— START OF DATASET EXCERPT —

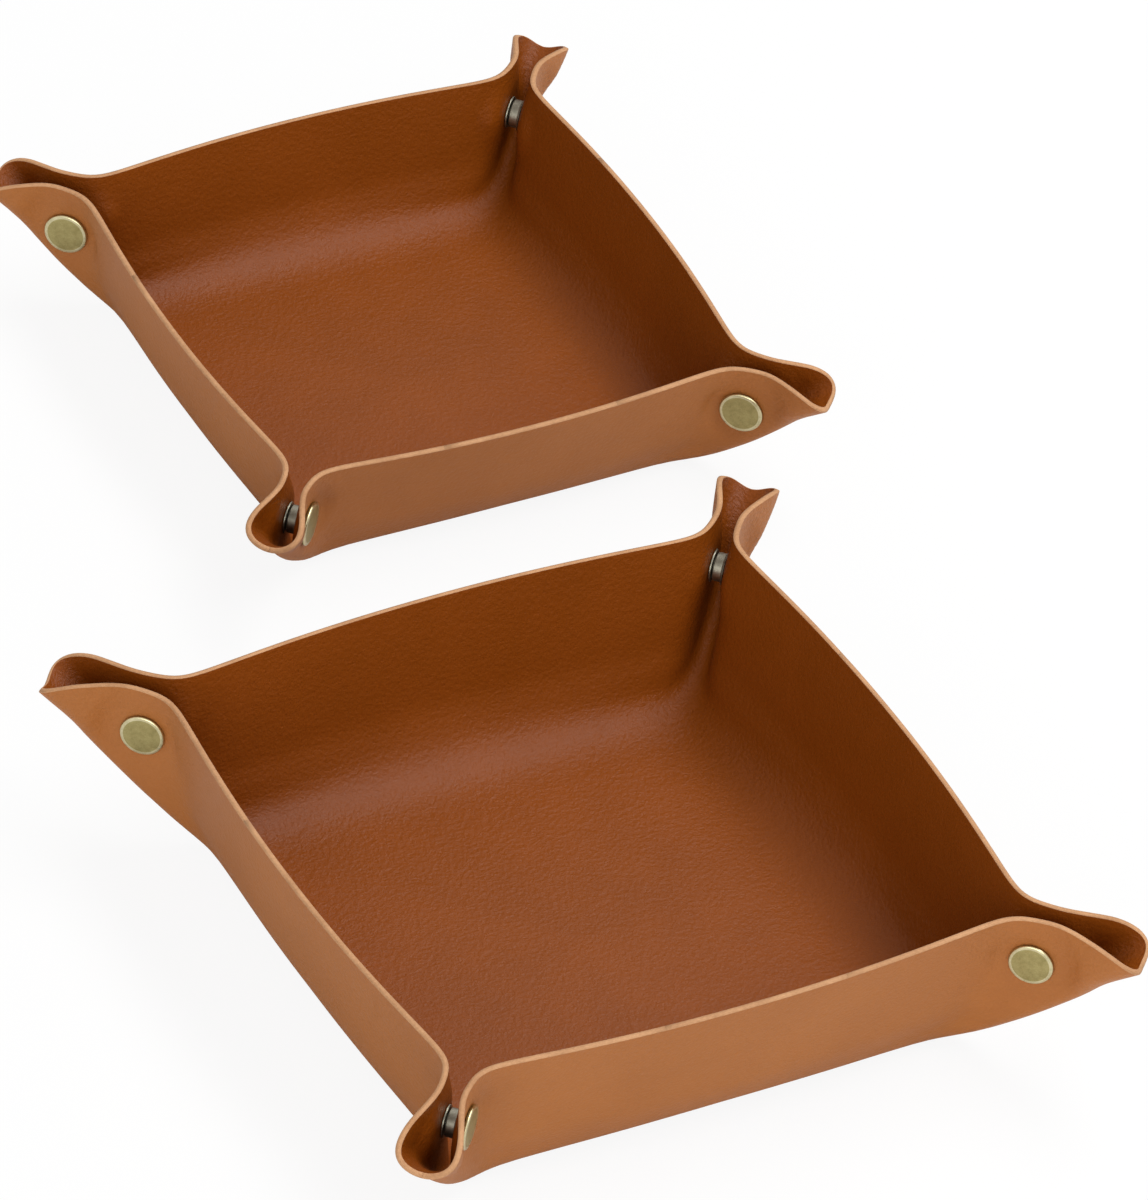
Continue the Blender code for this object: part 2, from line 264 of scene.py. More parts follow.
@dataclass(frozen=True)
class MetalFinish:
    """A plated metal with a worn, slightly patchy surface."""

    name: str
    dark: Colour
    light: Colour
    roughness: float
    patina_size: float = 0.0022
    patina_share: float = 0.7
    patina_roughness: float = 0.2
    scratch_size: float = 0.0004
    scratch_share: float = 0.3
    relief_height: float = 0.00001
    relief_strength: float = 0.4

    def make(self) -> bpy.types.Material:
        """Builds the material.

        Returns:
            Metal with patches of patina and fine scratches.
        """
        material, nodes, shader = new_material(self.name)
        place = nodes.own_place()
        patina = nodes.noise(place, self.patina_size, 4.0, 0.6)
        scratches = nodes.noise(place, self.scratch_size, 2.0)
        share = patina * self.patina_share + scratches * self.scratch_share
        connect(nodes.blend_colour(share, self.dark, self.light), shader, "Base Color")
        worn = (patina - NOISE_MIDDLE) * self.patina_roughness
        connect(self.roughness + worn, shader, "Roughness")
        connect(nodes.bump(scratches, self.relief_height, self.relief_strength), shader, "Normal")
        shader.inputs["Metallic"].default_value = 1.0
        return material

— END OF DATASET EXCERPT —

Produce the lines from the top of the listing through the "plated metal with" line exactly as they appear, with no additional output.

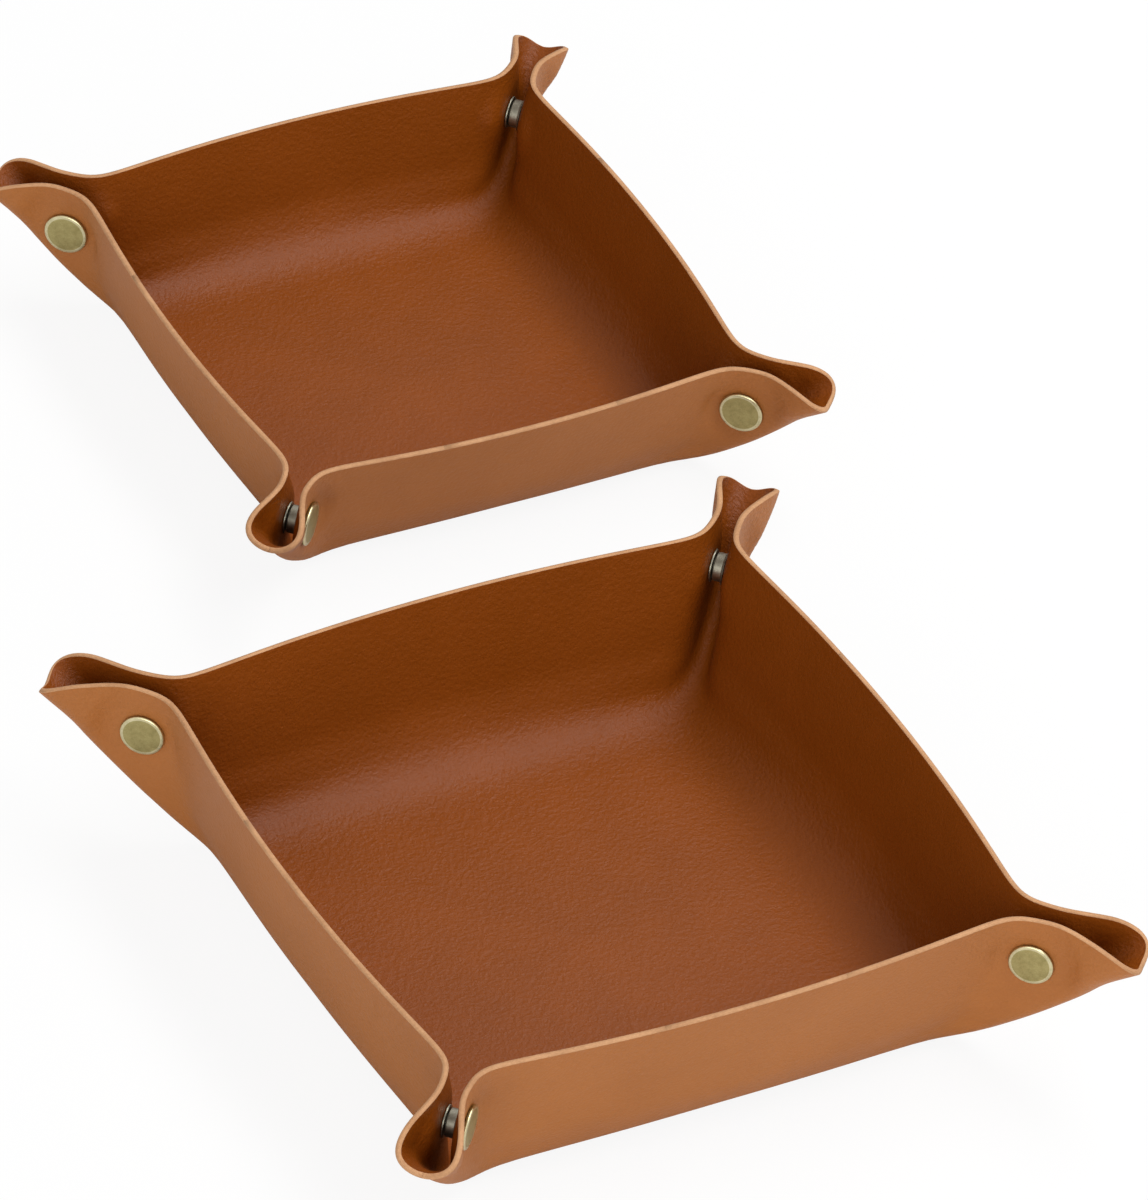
Continue the Blender code for this object: part 2, from line 264 of scene.py. More parts follow.
@dataclass(frozen=True)
class MetalFinish:
    """A plated metal with a worn, slightly patchy surface."""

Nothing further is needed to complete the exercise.